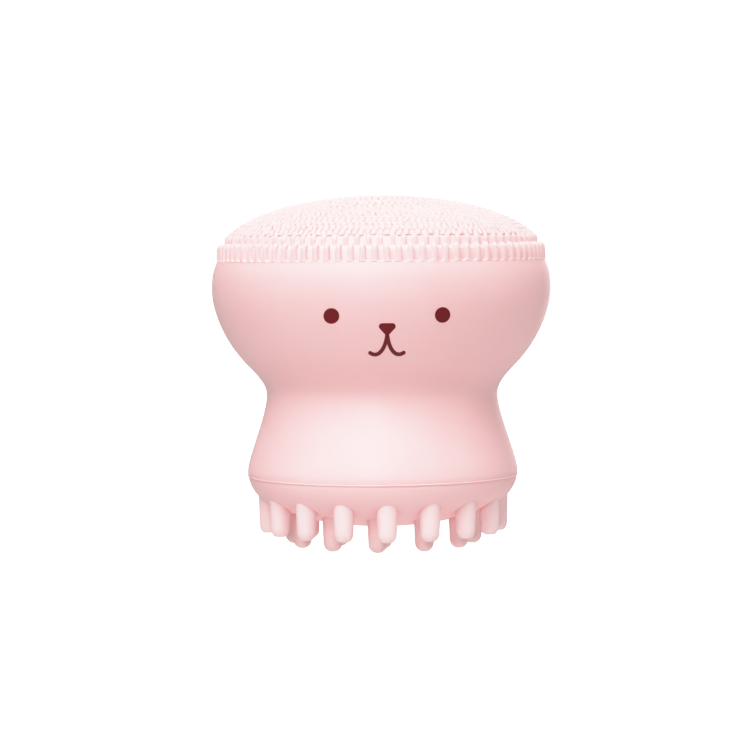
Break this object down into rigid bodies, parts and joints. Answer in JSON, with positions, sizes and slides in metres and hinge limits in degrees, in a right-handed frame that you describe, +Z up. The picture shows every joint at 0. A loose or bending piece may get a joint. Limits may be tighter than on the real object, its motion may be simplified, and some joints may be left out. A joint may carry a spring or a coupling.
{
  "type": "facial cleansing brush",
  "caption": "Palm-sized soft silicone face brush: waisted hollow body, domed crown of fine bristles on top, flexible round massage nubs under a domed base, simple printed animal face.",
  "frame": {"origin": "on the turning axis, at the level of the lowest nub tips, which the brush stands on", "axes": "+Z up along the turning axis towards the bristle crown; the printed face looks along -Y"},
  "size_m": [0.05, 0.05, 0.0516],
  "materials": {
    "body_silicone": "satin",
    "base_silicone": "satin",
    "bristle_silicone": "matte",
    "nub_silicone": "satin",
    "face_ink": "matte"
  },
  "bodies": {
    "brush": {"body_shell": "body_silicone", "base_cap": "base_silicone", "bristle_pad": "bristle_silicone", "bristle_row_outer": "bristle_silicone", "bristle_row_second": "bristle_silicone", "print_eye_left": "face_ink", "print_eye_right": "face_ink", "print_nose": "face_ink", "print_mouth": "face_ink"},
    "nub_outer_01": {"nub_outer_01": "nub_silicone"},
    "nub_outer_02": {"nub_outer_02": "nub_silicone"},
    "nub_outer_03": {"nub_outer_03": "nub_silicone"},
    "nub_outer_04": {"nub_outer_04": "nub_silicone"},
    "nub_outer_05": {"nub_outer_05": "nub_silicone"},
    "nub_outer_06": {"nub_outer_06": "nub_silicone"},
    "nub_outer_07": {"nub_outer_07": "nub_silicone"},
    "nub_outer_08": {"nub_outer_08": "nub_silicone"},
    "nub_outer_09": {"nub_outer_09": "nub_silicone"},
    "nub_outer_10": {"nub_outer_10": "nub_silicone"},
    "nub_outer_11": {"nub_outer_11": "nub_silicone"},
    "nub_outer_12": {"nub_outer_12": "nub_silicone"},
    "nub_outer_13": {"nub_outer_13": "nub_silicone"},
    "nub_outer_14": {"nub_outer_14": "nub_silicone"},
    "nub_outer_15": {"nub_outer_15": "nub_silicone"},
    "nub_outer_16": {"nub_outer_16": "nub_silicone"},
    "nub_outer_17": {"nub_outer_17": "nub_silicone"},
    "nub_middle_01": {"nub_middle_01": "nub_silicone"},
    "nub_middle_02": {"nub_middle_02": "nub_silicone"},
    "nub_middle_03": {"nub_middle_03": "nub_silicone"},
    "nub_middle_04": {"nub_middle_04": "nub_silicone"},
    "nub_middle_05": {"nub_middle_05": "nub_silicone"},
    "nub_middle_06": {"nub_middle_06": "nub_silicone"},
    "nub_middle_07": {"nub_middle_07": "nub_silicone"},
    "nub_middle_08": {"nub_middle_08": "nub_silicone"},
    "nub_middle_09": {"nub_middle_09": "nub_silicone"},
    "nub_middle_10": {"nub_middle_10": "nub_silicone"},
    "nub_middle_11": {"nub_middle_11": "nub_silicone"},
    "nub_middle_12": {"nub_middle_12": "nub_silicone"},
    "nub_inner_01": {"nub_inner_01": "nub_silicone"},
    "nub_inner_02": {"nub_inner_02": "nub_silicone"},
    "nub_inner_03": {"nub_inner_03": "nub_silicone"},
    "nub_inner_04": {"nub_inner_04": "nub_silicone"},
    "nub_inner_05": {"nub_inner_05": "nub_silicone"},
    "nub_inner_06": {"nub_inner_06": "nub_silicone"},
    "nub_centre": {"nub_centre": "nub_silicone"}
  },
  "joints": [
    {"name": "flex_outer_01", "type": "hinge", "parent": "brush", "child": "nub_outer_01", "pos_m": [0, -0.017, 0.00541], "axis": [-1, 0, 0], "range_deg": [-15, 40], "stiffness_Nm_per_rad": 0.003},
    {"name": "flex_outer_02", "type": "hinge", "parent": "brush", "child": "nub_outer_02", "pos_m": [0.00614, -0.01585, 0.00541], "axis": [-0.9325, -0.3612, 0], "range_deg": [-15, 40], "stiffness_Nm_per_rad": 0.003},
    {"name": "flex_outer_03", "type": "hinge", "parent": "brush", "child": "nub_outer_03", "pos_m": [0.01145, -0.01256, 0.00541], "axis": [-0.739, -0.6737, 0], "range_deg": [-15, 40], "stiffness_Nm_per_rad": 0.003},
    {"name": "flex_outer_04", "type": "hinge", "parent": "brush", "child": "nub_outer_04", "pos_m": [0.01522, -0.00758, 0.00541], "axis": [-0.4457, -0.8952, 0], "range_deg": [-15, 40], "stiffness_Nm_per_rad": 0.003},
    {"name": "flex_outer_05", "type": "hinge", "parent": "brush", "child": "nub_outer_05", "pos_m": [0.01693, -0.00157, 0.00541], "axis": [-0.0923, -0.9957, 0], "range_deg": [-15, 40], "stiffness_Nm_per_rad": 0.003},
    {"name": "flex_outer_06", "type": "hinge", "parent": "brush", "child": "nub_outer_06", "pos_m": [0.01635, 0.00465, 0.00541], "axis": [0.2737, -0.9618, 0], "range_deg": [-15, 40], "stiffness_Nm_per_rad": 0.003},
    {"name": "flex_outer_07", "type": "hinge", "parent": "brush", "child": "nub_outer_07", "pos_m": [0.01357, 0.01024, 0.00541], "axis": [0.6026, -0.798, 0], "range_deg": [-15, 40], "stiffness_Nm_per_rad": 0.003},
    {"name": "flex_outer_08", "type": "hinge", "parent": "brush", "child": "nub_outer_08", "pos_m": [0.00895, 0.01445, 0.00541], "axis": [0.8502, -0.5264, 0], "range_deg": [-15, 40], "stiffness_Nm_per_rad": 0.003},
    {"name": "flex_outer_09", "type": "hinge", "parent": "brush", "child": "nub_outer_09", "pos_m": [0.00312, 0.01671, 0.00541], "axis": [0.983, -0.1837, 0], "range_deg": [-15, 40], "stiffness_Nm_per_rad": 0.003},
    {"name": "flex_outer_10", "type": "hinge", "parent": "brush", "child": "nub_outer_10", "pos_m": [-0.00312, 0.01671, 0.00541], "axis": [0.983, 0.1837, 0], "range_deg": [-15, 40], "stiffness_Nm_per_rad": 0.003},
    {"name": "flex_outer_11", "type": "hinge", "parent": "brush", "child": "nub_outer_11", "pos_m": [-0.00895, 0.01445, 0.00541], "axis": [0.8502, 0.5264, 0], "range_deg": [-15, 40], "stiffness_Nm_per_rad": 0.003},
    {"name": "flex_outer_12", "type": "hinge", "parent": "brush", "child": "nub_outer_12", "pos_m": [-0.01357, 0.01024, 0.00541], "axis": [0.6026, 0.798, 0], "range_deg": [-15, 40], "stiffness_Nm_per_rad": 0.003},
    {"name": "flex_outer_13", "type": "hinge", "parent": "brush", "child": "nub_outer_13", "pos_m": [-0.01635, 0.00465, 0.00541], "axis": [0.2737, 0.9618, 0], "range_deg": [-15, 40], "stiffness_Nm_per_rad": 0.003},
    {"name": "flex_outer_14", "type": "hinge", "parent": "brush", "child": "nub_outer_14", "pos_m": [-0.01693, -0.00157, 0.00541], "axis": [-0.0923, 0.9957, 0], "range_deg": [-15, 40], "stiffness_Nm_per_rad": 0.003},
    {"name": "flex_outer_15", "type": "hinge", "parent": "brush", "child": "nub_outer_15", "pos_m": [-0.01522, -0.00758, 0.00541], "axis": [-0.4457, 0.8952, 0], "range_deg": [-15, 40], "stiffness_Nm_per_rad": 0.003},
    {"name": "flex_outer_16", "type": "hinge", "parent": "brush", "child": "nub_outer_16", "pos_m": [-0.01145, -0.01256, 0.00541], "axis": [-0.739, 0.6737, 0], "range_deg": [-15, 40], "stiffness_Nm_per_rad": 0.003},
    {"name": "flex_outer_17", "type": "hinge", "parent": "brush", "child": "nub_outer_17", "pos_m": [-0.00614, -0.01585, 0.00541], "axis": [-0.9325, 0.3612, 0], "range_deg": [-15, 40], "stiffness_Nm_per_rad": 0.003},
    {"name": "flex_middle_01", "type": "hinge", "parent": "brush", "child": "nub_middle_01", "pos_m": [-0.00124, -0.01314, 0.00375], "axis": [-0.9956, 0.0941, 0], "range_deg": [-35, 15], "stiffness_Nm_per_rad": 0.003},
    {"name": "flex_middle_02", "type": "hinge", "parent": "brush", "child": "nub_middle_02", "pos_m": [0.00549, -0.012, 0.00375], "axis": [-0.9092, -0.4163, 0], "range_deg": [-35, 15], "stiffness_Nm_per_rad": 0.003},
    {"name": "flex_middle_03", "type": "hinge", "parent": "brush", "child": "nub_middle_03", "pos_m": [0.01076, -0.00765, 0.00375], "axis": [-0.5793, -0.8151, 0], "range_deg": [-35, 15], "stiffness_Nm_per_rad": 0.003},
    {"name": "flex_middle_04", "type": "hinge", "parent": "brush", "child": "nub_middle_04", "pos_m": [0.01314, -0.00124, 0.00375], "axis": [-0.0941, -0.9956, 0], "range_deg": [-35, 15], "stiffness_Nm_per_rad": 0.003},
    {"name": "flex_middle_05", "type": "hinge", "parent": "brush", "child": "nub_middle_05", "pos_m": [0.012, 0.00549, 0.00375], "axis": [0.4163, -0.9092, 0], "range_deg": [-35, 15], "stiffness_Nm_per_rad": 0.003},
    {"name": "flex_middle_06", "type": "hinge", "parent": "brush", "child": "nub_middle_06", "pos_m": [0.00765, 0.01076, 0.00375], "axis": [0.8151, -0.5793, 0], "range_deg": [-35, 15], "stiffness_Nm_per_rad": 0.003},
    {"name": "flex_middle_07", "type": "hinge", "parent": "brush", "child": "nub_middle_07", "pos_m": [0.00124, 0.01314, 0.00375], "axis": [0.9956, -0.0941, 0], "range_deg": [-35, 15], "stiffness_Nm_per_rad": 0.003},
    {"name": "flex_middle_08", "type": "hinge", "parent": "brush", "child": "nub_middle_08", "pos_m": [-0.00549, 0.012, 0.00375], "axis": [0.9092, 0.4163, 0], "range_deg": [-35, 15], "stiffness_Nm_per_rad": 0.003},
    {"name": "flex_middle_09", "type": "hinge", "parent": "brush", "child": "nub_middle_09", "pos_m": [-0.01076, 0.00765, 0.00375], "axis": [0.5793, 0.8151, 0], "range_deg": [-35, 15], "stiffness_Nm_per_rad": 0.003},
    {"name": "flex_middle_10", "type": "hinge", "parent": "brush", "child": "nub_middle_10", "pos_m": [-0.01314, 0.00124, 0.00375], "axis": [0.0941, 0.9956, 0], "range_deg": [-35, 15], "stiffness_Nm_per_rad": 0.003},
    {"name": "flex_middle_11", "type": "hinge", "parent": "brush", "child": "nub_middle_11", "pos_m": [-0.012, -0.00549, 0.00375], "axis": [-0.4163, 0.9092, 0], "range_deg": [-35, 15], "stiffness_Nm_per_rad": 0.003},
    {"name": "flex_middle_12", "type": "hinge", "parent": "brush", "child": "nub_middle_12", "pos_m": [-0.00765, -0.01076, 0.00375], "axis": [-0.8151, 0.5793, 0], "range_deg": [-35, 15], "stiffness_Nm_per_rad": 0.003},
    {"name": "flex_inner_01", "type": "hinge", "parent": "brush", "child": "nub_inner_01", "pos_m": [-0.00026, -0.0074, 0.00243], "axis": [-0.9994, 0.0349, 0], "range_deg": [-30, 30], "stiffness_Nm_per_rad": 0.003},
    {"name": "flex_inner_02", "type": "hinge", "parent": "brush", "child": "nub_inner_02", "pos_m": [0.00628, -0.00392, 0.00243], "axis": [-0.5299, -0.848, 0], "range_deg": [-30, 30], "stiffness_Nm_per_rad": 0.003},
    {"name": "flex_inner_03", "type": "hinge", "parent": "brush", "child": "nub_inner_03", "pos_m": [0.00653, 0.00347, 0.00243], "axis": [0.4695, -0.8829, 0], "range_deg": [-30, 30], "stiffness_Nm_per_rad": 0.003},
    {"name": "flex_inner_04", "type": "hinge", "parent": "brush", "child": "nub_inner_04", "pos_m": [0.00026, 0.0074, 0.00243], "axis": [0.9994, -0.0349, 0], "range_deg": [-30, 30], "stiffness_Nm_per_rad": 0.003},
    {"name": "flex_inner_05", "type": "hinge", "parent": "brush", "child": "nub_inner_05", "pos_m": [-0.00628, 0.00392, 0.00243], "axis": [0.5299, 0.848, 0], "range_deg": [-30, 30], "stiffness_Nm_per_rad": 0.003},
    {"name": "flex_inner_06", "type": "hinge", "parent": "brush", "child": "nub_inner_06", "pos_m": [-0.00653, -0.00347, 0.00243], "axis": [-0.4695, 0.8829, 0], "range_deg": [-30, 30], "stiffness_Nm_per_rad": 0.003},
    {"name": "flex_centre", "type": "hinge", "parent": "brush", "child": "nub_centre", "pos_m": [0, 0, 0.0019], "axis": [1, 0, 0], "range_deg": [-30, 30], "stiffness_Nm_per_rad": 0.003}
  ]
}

(Your task)
Copy out every line where the word "bodies" occurs.

(Complete output)
Break this object down into rigid bodies, parts and joints. Answer in JSON, with positions, sizes and slides in metres and hinge limits in degrees, in a right-handed frame that you describe, +Z up. The picture shows every joint at 0. A loose or bending piece may get a joint. Limits may be tighter than on the real object, its motion may be simplified, and some joints may be left out. A joint may carry a spring or a coupling.
  "bodies": {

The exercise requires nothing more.